Pullman employees had first priority for the housing, but some others also rent there but not many because there was nothing there but the Pullman factory in the early days. The homes were subject to occasional inspections to identify maintenance needs and to insure that the occupants were taking care of them. At first the rent was extracted form salaries before they were paid, but a court struck that down in a class action. Nonetheless when paid, Pullman employees could not leave the pay desk without paying the rent.
What’s so good about utopia? The town of Pullman offered peace and quiet, recreation for families (parks, theatres), libraries and schools, sanitation, clean water, fuel, and the like, all laid on. It was run by a business manager because it was unincorporated. Ergo the residents had no say whatever in what happened. Moreover, their residential tenure depended o the Pullman Company.. Furthermore, they could never buy a home there.

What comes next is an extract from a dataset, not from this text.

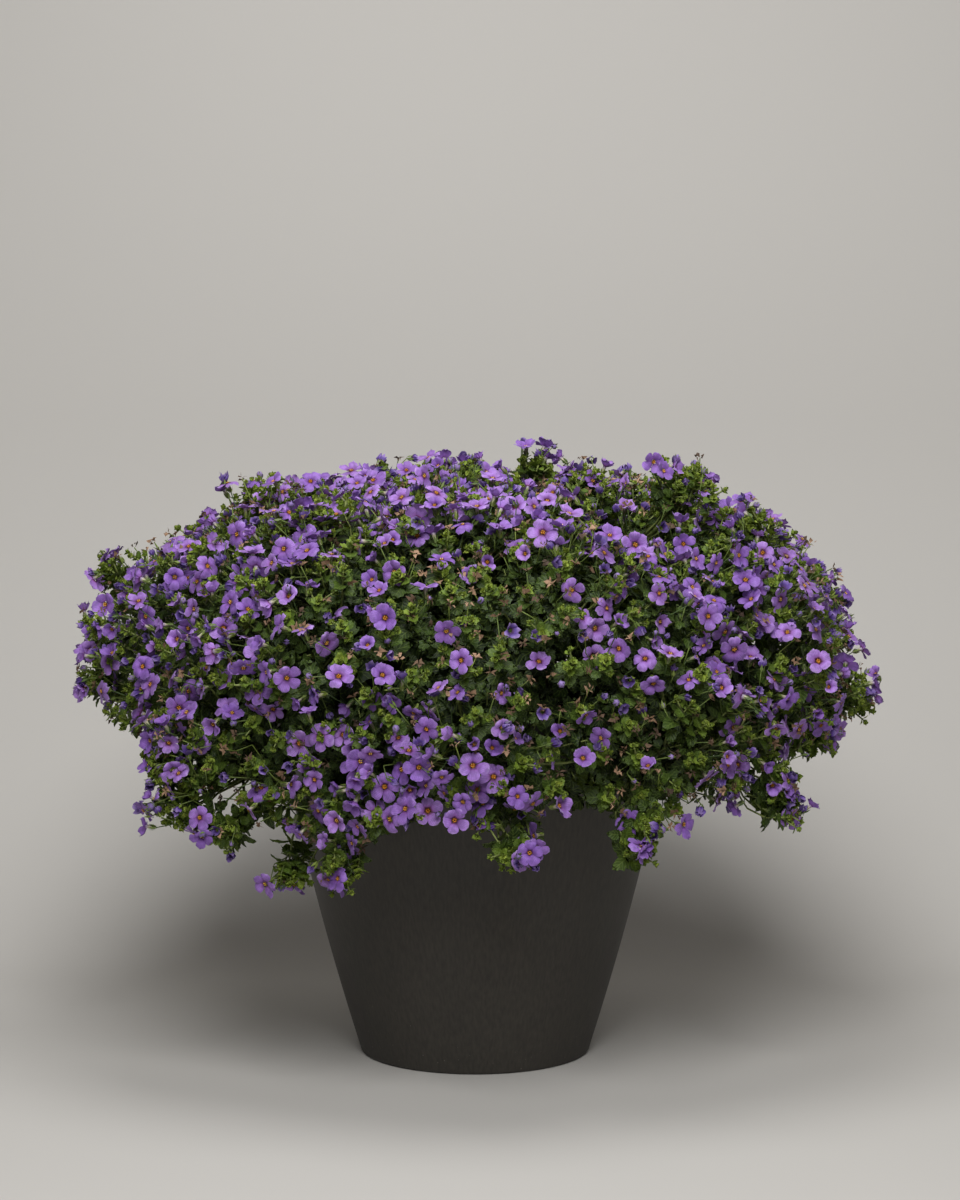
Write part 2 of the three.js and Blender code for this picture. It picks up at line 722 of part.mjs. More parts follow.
// The cluster of blooms of a spray. The first has a stalk that stands in the core's socket.
// More makes the cluster that much larger all round.
function growCluster(spray, more) {
  const skin = new Skin();
  const slim = SOCKET_RADIUS - GAP / Math.cos(Math.PI / SOCKET_SIDES);
  for (const bloom of placeBlooms(spray)) {
    const bottom = growBloom(skin, spray, bloom, more);
    const tube = bloom.centre.clone().addScaledVector(bloom.facing, -BLOOM_TUBE - more);
    if (bloom.parent) {
      skin.fan([...bottom].reverse(), skin.point(tube));
    } else {
      const foot = skin.ring(socketRing(spray, CORE_TOP_DEPTH + SOCKET_DEPTH - GAP, slim));
      const neck = skin.ring(socketRing(spray, CORE_TOP_DEPTH - NECK_RISE, slim));
      const head = skin.ring(circle(tube, bloom.x, bloom.y, slim, SOCKET_SIDES));
      skin.cap([...foot].reverse());
      skin.bridge(foot, neck);
      skin.bridge(neck, head);
      skin.bridge(head, bottom);
    }
  }
  return skin.geometry();
}

function finish(color, roughness) {
  return new THREE.MeshStandardMaterial({ color, roughness, metalness: 0 });
}

const POT_FINISH = finish("#34312c", 0.62);
const SOIL_FINISH = finish("#3b2b1f", 1);
const LEAF_FINISH = {
  skirt: finish("#5f7430", 0.6),
  shoulder: finish("#6b8135", 0.6),
  crown: finish("#7b9140", 0.6),
};
const PETAL_FINISH = finish("#7c56a4", 0.55);

const plant = new THREE.Group();

function addPiece(name, geometry, material) {
  const mesh = new THREE.Mesh(geometry, material);
  mesh.name = name;
  plant.add(mesh);
}

addPiece("pot", potGeometry(), POT_FINISH);
addPiece("soil", soilGeometry(), SOIL_FINISH);
for (const spray of SPRAYS) {
  addPiece(`${spray.name}_foliage`, foliageGeometry(spray), LEAF_FINISH[spray.tier]);
  addPiece(`${spray.name}_blooms`, growCluster(spray, 0), PETAL_FINISH);
}

export default plant;
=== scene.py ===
# %% [markdown]
# # A potted bacopa
# A bacopa is a low plant with hundreds of thin stems. Its small toothed leaves sit on them in
# pairs, and small violet flowers stand between the leaves. Grown in a pot it makes a wide mound
# that spills over the rim. This lesson dresses the solid model of such a plant: the solids
# give the size and the place of each spray, and here each one gets its real leaves,
# flowers, buds and stalks.
#
# All lengths are in millimetres until a mesh is made, because a plant is easier to think of
# in millimetres. Blender's own unit is the metre, so there is one factor between them.

import math

import bpy
import numpy as np
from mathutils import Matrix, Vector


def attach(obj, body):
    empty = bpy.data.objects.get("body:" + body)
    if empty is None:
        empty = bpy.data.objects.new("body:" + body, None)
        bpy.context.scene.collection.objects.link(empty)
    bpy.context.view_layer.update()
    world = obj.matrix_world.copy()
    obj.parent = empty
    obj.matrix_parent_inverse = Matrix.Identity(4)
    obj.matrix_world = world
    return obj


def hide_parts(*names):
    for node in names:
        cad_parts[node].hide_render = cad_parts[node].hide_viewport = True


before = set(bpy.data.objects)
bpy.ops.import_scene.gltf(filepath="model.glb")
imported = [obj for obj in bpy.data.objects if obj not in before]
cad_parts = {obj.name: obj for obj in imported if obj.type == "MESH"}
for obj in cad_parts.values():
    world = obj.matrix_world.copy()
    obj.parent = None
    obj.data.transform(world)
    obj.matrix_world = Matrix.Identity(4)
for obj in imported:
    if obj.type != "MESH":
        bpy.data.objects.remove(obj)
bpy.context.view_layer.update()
MM = 0.001
UP = np.array([0.0, 0.0, 1.0])


# %% [markdown]
# ## The camera
# The camera stands where the photographer's did. Three facts fix it. The size of a flower
# gives the scale, and with the lens that gives the distance. The curve of the pot's foot shows
# how steeply the camera looks down. The middle of the plant gives the place in the picture.
# The camera's place is then worked out from these facts, and not found by trial.

# %% Camera
def put(name, data):
    """A new object with some data, linked to the scene."""
    made = bpy.data.objects.new(name, data)
    bpy.context.scene.collection.objects.link(made)
    return made


HEART = np.array([0.0, 0.0, 200.0])
PICTURE = (960, 1200)
HEART_PIXEL = (475, 750)
VIEW_ANGLE = math.radians(22)
CAMERA_TILT = math.radians(5.3)
CAMERA_DISTANCE = 2040.0


def add_camera():
    """The camera: its place is the heart, less the distance along the view, less the offset
    of the heart's pixel from the middle of the picture, across and up."""
    pixel = 2 * CAMERA_DISTANCE * math.tan(VIEW_ANGLE / 2) / PICTURE[1]
    across = (HEART_PIXEL[0] - PICTURE[0] / 2) * pixel
    upward = (PICTURE[1] / 2 - HEART_PIXEL[1]) * pixel
    ahead = np.array([0, math.cos(CAMERA_TILT), -math.sin(CAMERA_TILT)])
    over = np.array([0, math.sin(CAMERA_TILT), math.cos(CAMERA_TILT)])
    place = HEART - CAMERA_DISTANCE * ahead - upward * over - across * np.array([1, 0, 0])
    data = bpy.data.cameras.new("camera")
    data.sensor_width = 36
    data.lens = data.sensor_width / 2 / math.tan(VIEW_ANGLE / 2)
    data.clip_end = 100
    camera = put("camera", data)
    camera.location = place * MM
    camera.rotation_euler = (math.pi / 2 - CAMERA_TILT, 0, 0)
    bpy.context.scene.camera = camera
    return camera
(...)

But the way, the community included a covered market but pullman did did have company store, but rented space in the market to providers. It is a kind utopian thought experiment. One can have all these good things of life in return for giving up democracy.
George Pullman was no friend of democracy, having observed at first hand its practice Chicago where one corrupt political party replaced the other by turns with mayors and councillors each more venal than the other. The corruption at city hall, ensconced by the democratic process, was matched buy the drunkenness, robbery, assaults, prostitutions, drug-taking on the streets. One neighbourhood would have for two thousand residents, twenty bars and fifteen brothers, and more. Ruthless landlords build tenements and extracted maximum rents for rat-infested hovels. Despite the taxes collected, the streets were mud baths with plentiful horse droppings. Schools and libraries were usually private with stiff fees. But here was vigorous democracy as the parties battled each other in the race to spoils. The corruption included rigging votes wholesale. Some things have never changed in Chicago. There has always been a high turnout of voters there, especially among the dead who do not care for whom their vote is cast.

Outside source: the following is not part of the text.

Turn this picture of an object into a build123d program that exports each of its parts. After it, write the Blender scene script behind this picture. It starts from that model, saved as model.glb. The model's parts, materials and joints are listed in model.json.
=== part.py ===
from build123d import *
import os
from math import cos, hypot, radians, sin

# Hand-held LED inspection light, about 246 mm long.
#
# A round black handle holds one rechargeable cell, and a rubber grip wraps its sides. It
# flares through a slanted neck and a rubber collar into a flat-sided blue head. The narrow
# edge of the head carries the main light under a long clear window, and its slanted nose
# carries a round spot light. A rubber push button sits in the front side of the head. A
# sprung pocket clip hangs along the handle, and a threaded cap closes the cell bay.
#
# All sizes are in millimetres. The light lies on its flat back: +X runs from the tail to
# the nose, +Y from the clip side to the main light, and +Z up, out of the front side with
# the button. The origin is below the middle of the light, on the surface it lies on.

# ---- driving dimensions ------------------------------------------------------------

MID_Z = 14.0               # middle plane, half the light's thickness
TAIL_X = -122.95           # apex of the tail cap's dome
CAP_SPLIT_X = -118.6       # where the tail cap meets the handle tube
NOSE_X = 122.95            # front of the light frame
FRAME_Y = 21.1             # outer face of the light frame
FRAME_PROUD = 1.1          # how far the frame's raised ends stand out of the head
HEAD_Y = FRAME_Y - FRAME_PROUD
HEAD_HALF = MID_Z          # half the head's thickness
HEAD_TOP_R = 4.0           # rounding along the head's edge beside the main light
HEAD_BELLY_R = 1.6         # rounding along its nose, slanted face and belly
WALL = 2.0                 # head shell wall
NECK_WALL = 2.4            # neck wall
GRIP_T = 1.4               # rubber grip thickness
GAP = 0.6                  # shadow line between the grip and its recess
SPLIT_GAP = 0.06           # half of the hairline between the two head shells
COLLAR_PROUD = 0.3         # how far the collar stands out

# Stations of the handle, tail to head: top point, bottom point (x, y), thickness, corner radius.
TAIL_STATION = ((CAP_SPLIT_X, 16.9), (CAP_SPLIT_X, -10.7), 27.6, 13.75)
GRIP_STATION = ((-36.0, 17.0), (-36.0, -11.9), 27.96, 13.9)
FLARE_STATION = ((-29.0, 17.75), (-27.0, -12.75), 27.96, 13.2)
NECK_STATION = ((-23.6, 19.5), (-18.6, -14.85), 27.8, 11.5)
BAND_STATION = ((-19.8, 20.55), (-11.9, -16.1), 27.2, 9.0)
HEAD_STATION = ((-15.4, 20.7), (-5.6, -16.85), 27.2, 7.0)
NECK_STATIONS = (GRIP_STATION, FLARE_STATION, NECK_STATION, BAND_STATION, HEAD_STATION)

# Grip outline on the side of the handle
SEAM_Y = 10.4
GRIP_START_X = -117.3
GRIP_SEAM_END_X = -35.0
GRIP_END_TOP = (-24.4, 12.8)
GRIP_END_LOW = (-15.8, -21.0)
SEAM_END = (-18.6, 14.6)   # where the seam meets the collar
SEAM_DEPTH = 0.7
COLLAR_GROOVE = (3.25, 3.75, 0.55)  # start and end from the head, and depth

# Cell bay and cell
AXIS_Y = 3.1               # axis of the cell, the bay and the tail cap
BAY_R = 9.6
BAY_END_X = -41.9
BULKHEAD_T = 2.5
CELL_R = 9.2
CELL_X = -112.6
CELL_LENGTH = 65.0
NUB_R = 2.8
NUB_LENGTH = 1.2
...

To most of residents of Pullman and to the journalists and philanthropists who visited the town, it was superior. “To most’ but not all, because some railway workers wanted to extend the union to Pullman workers to secure higher wages and to increase the security of tenure in the homes they rented. There were occasions when workers who did not meet the Pullman Company standard of punctuality, sobriety, and good work were evicted from their homes overnight. In least one case the activities of a worker’s wife caused eviction. (Use you imagination to figure it out, Sherlock.)
George Pullman reacted to these stirrings as a personal affront to his benign paternalism. There would be no negotiation; not an inch would be given. Cometh the fall.
The railroads were the site of much of the early struggle for unions, often led by the redoubtable Eugene V. Debs.
At the same time the ever-expanding city of Chicago, doubling in population every ten years, was encroaching on once-distant Pullman. In time it incorporated Pullman into Cook County though leaving the domination of the Company largely intact for a decade.
The collision course was laid in. The Pullman Company paid high(er) wages to attract and keep good workers as well providing all of the amenities of Pullman town for them and their families. But it was a business and when competition undercut the Pullman Company it unilaterally reduced wages while leaving the rents at the established level. When demand was high it expected unpaid overtime out of corporate loyalty. When the bottom fell out of the demand, the Company laid off workers and if they could no longer pay the rent, then they were evicted. The union movement found increasing interest from Pullman workers.
The very kind of workers that the Pullman Company wanted were those most likely to chaff at the control of their lives and faces in Pullman Village. They were safe, sane, sober family men who would aspire them ownership, who would want an education for their children and taken an interest in it, who would want a social life for the housewives, who would want family entertainment, who would want and expect job security. But George Pullman would never relinquish control of anything he owned, not one inch.
The result was the Pullman Strike that went from bad to worse. While the workers offered negotiation, the Pullman Company quickly resorted to force, and was shocked to find resistance. It spiralled out of control amid much posturing. Debs called every calamity a victory. George Pullman affected wounded pride. President Grover Cleveland sent in 12,000 Federal troops, three for every striker. (President Cleveland currently ranks in my book as the worst incumbent.) Much blood was shed.
The overkill of the corporate and political oppression galvanised public opinion against the Pullman Company. Religious leaders, newspaper editorialists, and even some Chicago businessmen blamed the Company, not the strikers for the mess. George Pullman found his himself ostracised among the business elite and that made him more stubborn. It became a test of wills, and he lost.
In the long aftermath, the Illinois Supreme Court ruled that the Pullman Company must divest itself of the town. The annual Labor Day holiday in the first week of September was one of the concessions to the union movement from this strike.
After a hiatus, the Pullman Company survived but was never the same again.
Nothing is said about race, but many of the over-the rail staff of Pullman were black. There is much else in the book about the business practices of Pullman which I found of interest.